» **AIM OF THE TASK**
Using the data beneath this instruction, retype only the lines from the one that contains "Model this object" down to the one that contains "Units are millimetres.", both included, exactly as they appear.

---------- DATASET ENTRIES

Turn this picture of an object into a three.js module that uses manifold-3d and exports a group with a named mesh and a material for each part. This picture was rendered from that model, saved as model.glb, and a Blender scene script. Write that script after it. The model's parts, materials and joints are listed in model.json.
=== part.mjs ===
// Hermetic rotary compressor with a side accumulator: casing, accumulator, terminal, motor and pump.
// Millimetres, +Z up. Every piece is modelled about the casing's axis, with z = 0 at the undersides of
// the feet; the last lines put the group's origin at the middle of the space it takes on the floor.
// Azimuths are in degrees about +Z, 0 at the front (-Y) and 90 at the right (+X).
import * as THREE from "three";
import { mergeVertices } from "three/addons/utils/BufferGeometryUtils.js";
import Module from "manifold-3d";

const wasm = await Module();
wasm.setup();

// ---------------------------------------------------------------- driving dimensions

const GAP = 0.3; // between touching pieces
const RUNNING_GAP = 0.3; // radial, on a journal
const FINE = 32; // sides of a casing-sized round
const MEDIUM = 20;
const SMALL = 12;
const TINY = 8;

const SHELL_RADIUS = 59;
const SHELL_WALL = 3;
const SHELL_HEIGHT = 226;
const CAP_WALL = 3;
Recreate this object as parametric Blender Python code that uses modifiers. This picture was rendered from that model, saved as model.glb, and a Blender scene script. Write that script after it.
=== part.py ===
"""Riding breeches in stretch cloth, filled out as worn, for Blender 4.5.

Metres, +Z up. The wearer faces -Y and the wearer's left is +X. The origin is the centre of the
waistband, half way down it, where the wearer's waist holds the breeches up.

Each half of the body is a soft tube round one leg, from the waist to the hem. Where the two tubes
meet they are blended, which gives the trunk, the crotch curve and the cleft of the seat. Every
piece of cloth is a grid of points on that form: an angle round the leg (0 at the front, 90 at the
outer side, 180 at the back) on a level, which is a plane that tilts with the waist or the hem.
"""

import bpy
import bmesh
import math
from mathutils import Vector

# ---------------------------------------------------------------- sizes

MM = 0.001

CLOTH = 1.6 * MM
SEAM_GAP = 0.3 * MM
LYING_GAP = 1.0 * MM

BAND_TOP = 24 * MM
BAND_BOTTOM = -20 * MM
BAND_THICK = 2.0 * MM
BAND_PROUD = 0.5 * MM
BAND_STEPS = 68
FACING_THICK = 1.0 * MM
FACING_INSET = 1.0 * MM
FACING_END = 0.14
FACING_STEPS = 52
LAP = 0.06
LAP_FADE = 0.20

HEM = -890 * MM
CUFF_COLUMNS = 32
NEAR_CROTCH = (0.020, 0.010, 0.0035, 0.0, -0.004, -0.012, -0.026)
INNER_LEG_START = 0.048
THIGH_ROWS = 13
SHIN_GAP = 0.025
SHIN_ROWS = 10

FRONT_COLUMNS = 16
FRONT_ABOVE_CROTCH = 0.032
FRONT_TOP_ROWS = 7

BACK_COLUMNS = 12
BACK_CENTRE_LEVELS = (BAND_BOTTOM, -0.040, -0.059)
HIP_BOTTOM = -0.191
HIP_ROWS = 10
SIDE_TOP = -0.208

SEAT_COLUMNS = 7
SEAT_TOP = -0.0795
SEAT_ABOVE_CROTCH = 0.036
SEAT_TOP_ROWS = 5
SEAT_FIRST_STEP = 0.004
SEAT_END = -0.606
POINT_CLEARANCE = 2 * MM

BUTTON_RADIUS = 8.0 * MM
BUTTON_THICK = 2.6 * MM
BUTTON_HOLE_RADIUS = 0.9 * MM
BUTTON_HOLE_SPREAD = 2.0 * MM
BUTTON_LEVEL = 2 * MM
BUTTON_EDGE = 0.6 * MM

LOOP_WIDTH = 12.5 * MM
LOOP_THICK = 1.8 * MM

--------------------
---------- DATASET ENTRIES

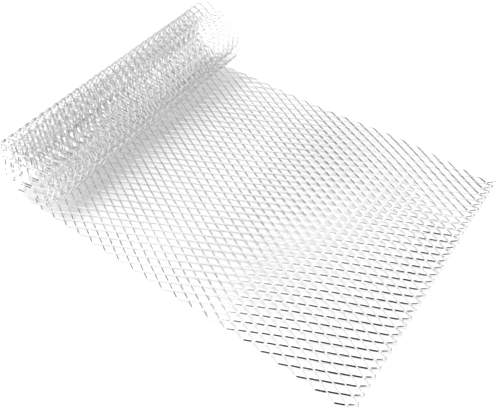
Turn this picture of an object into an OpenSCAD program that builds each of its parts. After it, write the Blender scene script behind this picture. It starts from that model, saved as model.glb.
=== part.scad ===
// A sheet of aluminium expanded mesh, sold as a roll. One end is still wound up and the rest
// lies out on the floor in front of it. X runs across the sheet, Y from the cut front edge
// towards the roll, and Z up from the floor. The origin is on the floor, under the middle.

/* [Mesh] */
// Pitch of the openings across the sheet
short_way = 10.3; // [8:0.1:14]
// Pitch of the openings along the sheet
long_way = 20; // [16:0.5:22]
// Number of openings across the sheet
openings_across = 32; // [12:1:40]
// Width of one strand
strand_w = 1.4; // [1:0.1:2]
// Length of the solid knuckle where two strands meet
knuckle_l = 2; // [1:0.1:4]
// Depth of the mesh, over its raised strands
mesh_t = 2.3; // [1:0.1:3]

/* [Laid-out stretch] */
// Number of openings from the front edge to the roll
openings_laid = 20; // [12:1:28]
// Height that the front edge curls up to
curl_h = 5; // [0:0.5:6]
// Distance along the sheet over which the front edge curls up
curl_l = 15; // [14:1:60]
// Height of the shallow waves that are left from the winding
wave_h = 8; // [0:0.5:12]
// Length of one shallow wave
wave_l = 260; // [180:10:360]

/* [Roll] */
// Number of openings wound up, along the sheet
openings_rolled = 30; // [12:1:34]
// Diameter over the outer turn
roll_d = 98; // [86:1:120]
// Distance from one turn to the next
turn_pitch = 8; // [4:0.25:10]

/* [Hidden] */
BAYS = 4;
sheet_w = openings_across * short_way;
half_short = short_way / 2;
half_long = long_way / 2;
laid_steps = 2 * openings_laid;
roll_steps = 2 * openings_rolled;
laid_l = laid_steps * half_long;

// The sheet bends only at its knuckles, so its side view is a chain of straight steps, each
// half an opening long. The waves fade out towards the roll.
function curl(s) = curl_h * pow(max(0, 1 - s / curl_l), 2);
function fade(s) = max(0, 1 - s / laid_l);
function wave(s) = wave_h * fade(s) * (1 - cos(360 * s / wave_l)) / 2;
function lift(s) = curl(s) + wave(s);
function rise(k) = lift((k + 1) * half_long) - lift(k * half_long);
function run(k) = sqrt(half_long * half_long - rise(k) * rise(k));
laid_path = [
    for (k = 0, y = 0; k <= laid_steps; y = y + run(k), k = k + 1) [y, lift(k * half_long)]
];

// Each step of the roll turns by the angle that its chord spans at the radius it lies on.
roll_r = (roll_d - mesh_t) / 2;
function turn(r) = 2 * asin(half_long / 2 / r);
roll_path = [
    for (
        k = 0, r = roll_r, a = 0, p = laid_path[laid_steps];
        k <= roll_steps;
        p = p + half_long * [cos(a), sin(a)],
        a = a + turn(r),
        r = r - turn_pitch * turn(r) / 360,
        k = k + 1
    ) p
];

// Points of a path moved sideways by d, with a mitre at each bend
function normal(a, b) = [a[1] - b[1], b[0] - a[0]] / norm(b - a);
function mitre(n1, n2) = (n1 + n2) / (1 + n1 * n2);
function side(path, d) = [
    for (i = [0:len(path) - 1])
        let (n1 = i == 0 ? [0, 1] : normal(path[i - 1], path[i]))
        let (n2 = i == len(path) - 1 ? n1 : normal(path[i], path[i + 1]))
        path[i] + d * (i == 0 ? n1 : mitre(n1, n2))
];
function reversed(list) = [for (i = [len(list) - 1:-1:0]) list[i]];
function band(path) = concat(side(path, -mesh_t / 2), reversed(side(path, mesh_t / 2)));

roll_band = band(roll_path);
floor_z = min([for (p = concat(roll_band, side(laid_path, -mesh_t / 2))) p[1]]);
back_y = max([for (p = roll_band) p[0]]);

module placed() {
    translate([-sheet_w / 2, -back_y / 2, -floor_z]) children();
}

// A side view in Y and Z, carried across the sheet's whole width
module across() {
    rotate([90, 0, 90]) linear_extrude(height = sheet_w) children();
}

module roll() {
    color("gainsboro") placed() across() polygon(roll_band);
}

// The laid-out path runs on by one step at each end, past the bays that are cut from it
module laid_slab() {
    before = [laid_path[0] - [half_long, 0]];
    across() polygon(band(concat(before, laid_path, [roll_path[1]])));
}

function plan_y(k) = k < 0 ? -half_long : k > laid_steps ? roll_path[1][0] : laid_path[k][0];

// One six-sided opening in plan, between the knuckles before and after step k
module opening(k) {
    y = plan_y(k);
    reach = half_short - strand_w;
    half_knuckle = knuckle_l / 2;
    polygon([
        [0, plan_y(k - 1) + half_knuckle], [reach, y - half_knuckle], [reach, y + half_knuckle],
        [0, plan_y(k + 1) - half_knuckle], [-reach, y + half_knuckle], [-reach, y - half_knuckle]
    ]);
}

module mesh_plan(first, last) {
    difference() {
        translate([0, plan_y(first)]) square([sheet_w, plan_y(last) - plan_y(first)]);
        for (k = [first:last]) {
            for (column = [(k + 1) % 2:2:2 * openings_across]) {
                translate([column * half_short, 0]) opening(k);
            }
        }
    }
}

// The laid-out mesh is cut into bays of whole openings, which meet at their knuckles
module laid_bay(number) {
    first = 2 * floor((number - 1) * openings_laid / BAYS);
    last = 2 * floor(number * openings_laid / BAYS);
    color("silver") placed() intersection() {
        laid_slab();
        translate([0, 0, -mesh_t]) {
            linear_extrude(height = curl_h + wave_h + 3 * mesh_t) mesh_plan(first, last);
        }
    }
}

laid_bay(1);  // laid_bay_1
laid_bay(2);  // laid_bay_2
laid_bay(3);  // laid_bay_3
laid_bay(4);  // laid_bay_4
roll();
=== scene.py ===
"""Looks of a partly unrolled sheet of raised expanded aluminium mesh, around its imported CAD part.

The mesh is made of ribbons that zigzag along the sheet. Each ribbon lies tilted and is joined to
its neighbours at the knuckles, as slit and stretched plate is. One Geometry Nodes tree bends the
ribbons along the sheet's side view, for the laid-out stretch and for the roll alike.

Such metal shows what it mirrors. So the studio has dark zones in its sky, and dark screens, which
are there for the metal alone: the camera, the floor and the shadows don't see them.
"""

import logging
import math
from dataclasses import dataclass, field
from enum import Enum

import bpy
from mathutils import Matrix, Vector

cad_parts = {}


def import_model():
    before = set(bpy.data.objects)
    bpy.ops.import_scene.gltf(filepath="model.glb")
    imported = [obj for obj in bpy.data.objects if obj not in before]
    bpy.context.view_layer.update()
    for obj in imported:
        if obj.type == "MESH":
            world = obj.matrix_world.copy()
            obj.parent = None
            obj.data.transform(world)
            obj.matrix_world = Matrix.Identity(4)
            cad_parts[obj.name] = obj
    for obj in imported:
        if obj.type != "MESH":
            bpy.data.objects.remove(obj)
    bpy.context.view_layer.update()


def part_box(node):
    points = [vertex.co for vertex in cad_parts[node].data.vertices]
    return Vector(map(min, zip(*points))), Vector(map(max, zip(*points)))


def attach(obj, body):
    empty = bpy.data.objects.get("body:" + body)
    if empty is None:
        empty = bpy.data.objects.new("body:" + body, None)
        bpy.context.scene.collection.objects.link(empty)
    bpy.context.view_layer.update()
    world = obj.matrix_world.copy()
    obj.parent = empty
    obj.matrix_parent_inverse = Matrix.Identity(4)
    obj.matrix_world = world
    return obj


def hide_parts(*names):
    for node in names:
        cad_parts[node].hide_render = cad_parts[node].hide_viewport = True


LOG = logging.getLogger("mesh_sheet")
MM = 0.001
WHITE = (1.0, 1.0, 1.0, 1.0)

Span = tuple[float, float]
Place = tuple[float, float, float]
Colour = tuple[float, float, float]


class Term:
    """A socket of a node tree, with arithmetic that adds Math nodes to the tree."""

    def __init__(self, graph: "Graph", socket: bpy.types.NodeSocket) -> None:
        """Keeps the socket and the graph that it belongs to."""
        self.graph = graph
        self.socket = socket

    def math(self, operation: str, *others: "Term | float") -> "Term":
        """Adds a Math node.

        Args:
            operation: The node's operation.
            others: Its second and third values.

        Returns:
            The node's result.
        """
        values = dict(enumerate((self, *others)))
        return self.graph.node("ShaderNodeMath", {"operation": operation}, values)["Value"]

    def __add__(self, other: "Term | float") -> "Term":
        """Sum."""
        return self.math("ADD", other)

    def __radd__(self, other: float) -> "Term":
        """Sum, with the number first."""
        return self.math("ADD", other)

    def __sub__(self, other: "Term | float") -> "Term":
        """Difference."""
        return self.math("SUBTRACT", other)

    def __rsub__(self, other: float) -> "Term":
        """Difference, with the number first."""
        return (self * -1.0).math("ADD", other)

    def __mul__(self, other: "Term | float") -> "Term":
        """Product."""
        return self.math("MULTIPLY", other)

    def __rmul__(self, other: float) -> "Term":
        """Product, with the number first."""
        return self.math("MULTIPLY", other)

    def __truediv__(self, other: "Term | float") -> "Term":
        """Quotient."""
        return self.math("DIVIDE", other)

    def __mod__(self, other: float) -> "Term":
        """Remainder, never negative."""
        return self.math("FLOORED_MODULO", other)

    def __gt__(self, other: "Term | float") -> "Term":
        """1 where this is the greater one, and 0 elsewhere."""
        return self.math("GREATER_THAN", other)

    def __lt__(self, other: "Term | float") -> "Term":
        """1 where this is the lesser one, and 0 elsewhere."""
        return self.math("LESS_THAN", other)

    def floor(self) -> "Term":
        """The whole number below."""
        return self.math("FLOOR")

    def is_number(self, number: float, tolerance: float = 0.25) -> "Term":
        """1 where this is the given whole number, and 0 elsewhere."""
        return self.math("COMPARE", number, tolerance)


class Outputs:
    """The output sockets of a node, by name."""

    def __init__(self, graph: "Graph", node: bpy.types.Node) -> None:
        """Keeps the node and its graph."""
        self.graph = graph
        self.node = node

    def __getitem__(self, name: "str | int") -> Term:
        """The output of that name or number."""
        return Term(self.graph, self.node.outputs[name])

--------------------
---------- DATASET ENTRIES

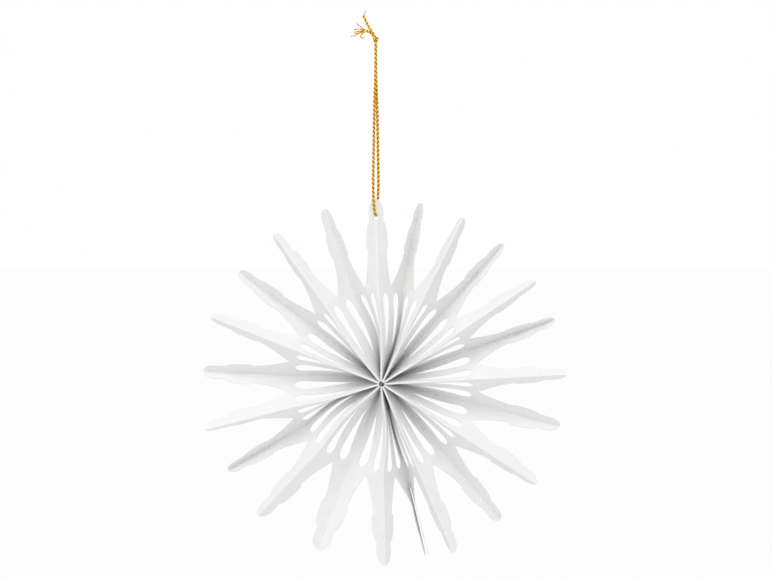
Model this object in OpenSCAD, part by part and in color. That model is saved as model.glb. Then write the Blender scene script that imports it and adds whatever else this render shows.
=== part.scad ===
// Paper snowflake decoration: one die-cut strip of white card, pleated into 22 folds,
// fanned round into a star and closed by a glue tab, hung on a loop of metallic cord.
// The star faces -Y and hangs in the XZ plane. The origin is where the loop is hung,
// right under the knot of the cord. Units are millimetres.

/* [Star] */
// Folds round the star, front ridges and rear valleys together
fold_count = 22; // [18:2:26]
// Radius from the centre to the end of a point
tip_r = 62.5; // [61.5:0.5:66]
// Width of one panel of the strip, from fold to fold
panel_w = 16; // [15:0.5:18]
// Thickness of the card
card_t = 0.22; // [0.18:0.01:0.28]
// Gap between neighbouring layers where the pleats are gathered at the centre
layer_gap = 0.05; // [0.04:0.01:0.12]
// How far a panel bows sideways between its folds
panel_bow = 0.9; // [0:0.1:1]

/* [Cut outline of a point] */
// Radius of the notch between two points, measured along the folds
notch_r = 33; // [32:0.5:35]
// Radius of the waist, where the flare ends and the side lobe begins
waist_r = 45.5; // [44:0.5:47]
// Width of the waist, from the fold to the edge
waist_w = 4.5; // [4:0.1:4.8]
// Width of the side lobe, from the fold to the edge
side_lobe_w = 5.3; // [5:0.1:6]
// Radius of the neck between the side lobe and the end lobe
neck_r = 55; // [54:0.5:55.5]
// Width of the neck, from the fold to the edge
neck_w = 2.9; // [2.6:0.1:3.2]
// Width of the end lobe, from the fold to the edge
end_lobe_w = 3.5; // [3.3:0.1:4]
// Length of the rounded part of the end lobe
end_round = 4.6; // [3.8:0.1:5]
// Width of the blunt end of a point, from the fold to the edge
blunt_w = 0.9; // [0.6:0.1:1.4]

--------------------

» **SOLVED EXERCISE**
Model this object in OpenSCAD, part by part and in color. That model is saved as model.glb. Then write the Blender scene script that imports it and adds whatever else this render shows.
=== part.scad ===
// Paper snowflake decoration: one die-cut strip of white card, pleated into 22 folds,
// fanned round into a star and closed by a glue tab, hung on a loop of metallic cord.
// The star faces -Y and hangs in the XZ plane. The origin is where the loop is hung,
// right under the knot of the cord. Units are millimetres.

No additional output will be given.